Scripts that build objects

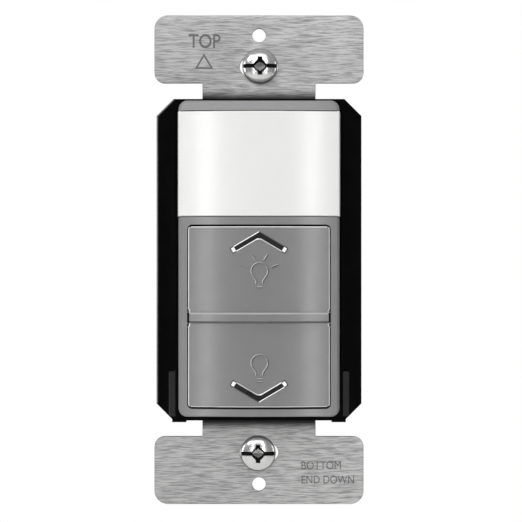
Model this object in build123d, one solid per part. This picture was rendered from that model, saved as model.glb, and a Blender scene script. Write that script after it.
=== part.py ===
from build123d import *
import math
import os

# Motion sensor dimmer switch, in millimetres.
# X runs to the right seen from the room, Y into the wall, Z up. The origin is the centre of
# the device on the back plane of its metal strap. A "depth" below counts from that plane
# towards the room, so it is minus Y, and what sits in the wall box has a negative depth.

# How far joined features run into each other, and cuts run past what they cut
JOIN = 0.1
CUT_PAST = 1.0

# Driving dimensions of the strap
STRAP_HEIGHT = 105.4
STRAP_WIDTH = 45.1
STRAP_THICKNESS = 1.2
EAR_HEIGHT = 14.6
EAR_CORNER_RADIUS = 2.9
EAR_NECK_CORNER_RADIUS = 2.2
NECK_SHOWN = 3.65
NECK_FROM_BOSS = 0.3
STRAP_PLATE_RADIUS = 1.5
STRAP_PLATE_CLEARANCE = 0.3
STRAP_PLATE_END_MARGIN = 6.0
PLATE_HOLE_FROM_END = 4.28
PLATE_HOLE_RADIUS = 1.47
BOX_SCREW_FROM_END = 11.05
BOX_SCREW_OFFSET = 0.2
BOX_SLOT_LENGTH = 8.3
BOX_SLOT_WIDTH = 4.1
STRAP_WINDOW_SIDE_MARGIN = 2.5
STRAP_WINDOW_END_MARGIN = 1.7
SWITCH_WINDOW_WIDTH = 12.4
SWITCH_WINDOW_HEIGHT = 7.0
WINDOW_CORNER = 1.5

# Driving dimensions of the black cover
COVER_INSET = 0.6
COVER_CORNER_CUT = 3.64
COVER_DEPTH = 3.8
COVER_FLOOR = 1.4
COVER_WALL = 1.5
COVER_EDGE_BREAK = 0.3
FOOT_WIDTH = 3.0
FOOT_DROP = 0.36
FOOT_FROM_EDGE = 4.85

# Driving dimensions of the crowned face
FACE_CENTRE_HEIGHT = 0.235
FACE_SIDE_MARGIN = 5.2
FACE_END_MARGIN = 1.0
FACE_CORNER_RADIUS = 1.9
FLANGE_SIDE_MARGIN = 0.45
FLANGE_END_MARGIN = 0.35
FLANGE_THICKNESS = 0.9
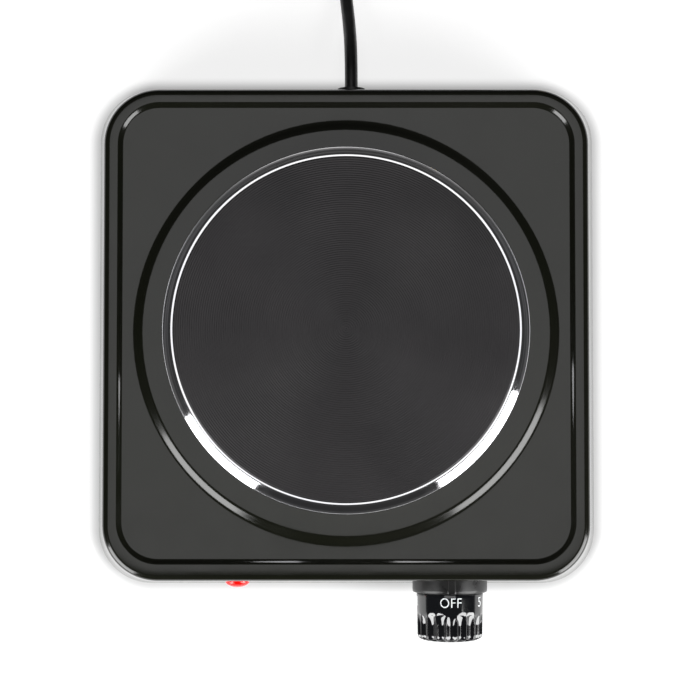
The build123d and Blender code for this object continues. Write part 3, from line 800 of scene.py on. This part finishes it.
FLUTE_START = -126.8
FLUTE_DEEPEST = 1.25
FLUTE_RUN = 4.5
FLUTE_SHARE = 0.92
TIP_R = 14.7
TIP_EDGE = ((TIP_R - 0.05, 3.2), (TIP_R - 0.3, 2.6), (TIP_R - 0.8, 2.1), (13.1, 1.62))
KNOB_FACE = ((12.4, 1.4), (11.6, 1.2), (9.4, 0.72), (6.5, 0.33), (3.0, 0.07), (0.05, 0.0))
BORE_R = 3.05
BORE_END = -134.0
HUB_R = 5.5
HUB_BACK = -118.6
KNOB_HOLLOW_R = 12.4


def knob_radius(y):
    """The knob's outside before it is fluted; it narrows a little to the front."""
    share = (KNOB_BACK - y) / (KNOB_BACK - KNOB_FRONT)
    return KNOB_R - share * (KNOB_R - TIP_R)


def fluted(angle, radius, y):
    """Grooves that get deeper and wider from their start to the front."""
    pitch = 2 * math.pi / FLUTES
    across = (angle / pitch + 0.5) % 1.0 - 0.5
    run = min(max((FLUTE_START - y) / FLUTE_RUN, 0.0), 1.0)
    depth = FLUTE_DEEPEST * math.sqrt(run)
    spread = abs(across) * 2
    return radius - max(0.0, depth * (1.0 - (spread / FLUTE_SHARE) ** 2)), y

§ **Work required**
What is needed is an exact copy of the lines from the start of the listing through the line where "WINDOW_CORNER = 1.5" sits, please, both end lines included and nothing more.

§ **Complete response**
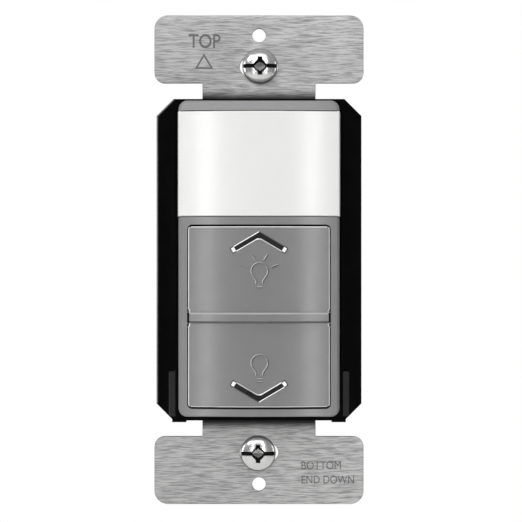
Model this object in build123d, one solid per part. This picture was rendered from that model, saved as model.glb, and a Blender scene script. Write that script after it.
=== part.py ===
from build123d import *
import math
import os

# Motion sensor dimmer switch, in millimetres.
# X runs to the right seen from the room, Y into the wall, Z up. The origin is the centre of
# the device on the back plane of its metal strap. A "depth" below counts from that plane
# towards the room, so it is minus Y, and what sits in the wall box has a negative depth.

# How far joined features run into each other, and cuts run past what they cut
JOIN = 0.1
CUT_PAST = 1.0

# Driving dimensions of the strap
STRAP_HEIGHT = 105.4
STRAP_WIDTH = 45.1
STRAP_THICKNESS = 1.2
EAR_HEIGHT = 14.6
EAR_CORNER_RADIUS = 2.9
EAR_NECK_CORNER_RADIUS = 2.2
NECK_SHOWN = 3.65
NECK_FROM_BOSS = 0.3
STRAP_PLATE_RADIUS = 1.5
STRAP_PLATE_CLEARANCE = 0.3
STRAP_PLATE_END_MARGIN = 6.0
PLATE_HOLE_FROM_END = 4.28
PLATE_HOLE_RADIUS = 1.47
BOX_SCREW_FROM_END = 11.05
BOX_SCREW_OFFSET = 0.2
BOX_SLOT_LENGTH = 8.3
BOX_SLOT_WIDTH = 4.1
STRAP_WINDOW_SIDE_MARGIN = 2.5
STRAP_WINDOW_END_MARGIN = 1.7
SWITCH_WINDOW_WIDTH = 12.4
SWITCH_WINDOW_HEIGHT = 7.0
WINDOW_CORNER = 1.5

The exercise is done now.